Here are the results written when validating test.idml:
Spreads\Spread_ubd.xml:3:245: error: required attributes missing
Spreads\Spread_ubd.xml:27:527: error: attribute “foo” not allowed at this point; ignored
Spreads\Spread_ubd.xml:28:14: error: unknown element “RectData”
Spreads\Spread_ubd.xml:29:15: error: unknown element “Propertie”

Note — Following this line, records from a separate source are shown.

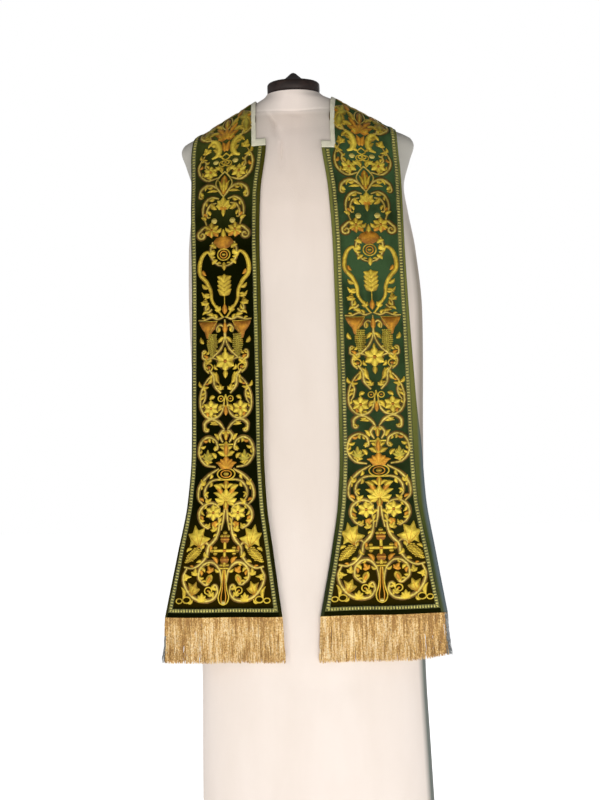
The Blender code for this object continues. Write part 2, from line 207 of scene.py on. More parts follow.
def laid(x, along):
    """The point of that shape at x across and along the cut, for arrays of both."""
    turn = np.maximum(along, 0) / WRAP_RADIUS
    drop = np.minimum(along, 0)
    near, far = np.zeros_like(x), np.full_like(x, FARTHEST)
    for _ in range(HALVINGS):
        middle = (near + far) / 2
        out = outside(x, WRAP_Y - middle * np.cos(turn), WRAP_HEIGHT + drop + middle * np.sin(turn)) > 0
        near, far = np.where(out, near, middle), np.where(out, middle, far)
    return np.stack([x, WRAP_Y - near * np.cos(turn), WRAP_HEIGHT + drop + near * np.sin(turn)], -1)


MIDDLE_X = (SECTIONS["neck_x"] + SECTIONS["outer_x"]) / 2
MIDDLE_ALONG = (SECTIONS["neck_along"] + SECTIONS["outer_along"]) / 2
STATIONS = np.concatenate([[0], np.cumsum(np.hypot(np.diff(MIDDLE_X), np.diff(MIDDLE_ALONG)))])
HEM_STATION = STATIONS[-1]
NOTCH_STATIONS = {side: STATIONS[NOTCH_SECTION] - NOTCH_RISE[side] for side in (1, -1)}
HUNG_EDGES = {
    side: (SECTIONS["neck_x"] + HANG[word + "_neck"], SECTIONS["outer_x"] + HANG[word + "_outer"])
    for side, word in ((1, "left"), (-1, "right"))
}
MARGINS = {1: HANG["left_margin"], -1: HANG["right_margin"]}


def band_width(station):
    across = smooth(station, STATIONS, SECTIONS["outer_x"] - SECTIONS["neck_x"])
    rise = smooth(station, STATIONS, SECTIONS["outer_along"] - SECTIONS["neck_along"])
    return np.hypot(across, rise)


def former_point(side, station, from_neck):
    """Where the cloth lies for a station along the half and metres out from the neck line."""
    share = from_neck / band_width(station)
    x, along = (
        (1 - share) * smooth(station, STATIONS, neck) + share * smooth(station, STATIONS, outer)
        for neck, outer in (HUNG_EDGES[side], (SECTIONS["neck_along"], SECTIONS["outer_along"]))
    )
    point = laid(x, along)
    fall = np.maximum((HEM_WAVE_START - along) / HEM_WAVE_FALL, 0)
    point[..., 1] -= HEM_WAVE * fall**2 * np.sin(HEM_WAVE_TURN * x + side)
    point[..., 0] *= side
    return point


def braid_edge(side, station):
    return band_width(station) - smooth(station, STATIONS, MARGINS[side])


def unit(vectors):
    return vectors / np.linalg.norm(vectors, axis=-1, keepdims=True)


def left_of(ways):
    return np.stack([-ways[..., 1], ways[..., 0]], -1)


def lengths(line):
    """How far along the line each of its points is."""
    return np.concatenate([[0], np.cumsum(np.linalg.norm(np.diff(line, axis=0), axis=1))])


def beside_line(places, first, last):
    """How far each place is along the line from first to last, as a share, and how far to its left."""
    way = np.subtract(last, first)
    length = np.hypot(*way)
    offset = places - np.array(first)
    return offset @ (way / length) / length, offset @ left_of(way / length)


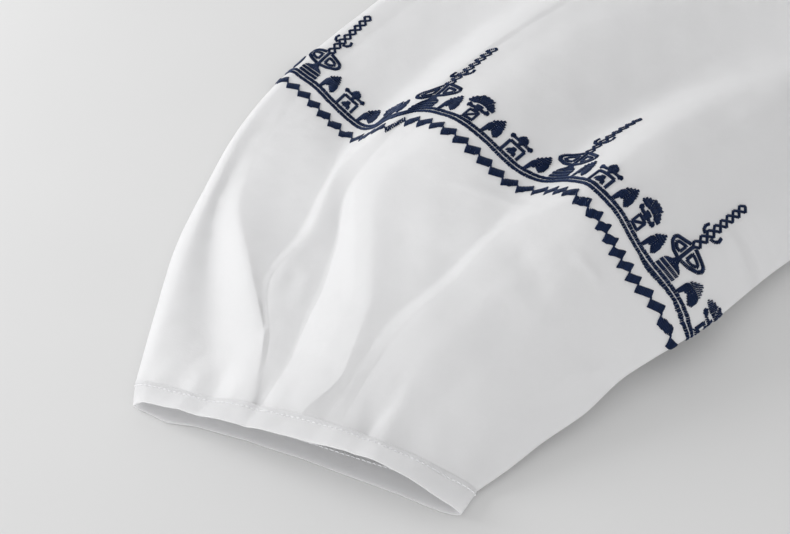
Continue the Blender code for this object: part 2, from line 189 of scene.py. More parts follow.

Notice that the XML file containing the error is reported on the left. In this case, the error is in the Spread_ubd.xml file. Because package validation deals with multiple XML files in one pass, error results can come from several files.
Interpreting the Results
From the results above, we can deduce the four errors:
- The Spread element is missing a required attribute. Unfortunately, Jing does not report which attribute is missing, but it is easy enough to look at the schema or Adobe InDesign CS4 IDML File Format Specification and determine that it is the Self attribute that is missing.
- There is no “foo” attribute on the Rectangle element.
- “RectData” is not a child of the Rectangle element.
- Rectangle does not have a child element called “Propertie.” Looking at the schema, Adobe InDesign CS4 IDML File Format Specification, and numerous other examples, we can conclude that this element should be called “Properties” (with an ‘s’).
Additional Error Detection
The IDMLTools validation application includes some non-RelaxNG-based error detection. Currently, it checks for the following errors:
Missing designmap.xml file.
Missing or improper processing instruction at the top of the designmap.xml file.
Missing package files included in designmap.xml; e.g., Spreads/Spread_ubd.xml in the following output:
Because Adobe distributes the source for IDMLTools, it’s possible to add additional error detection. You’ll find the code for these items in the Validator.preVerifyPackage() method.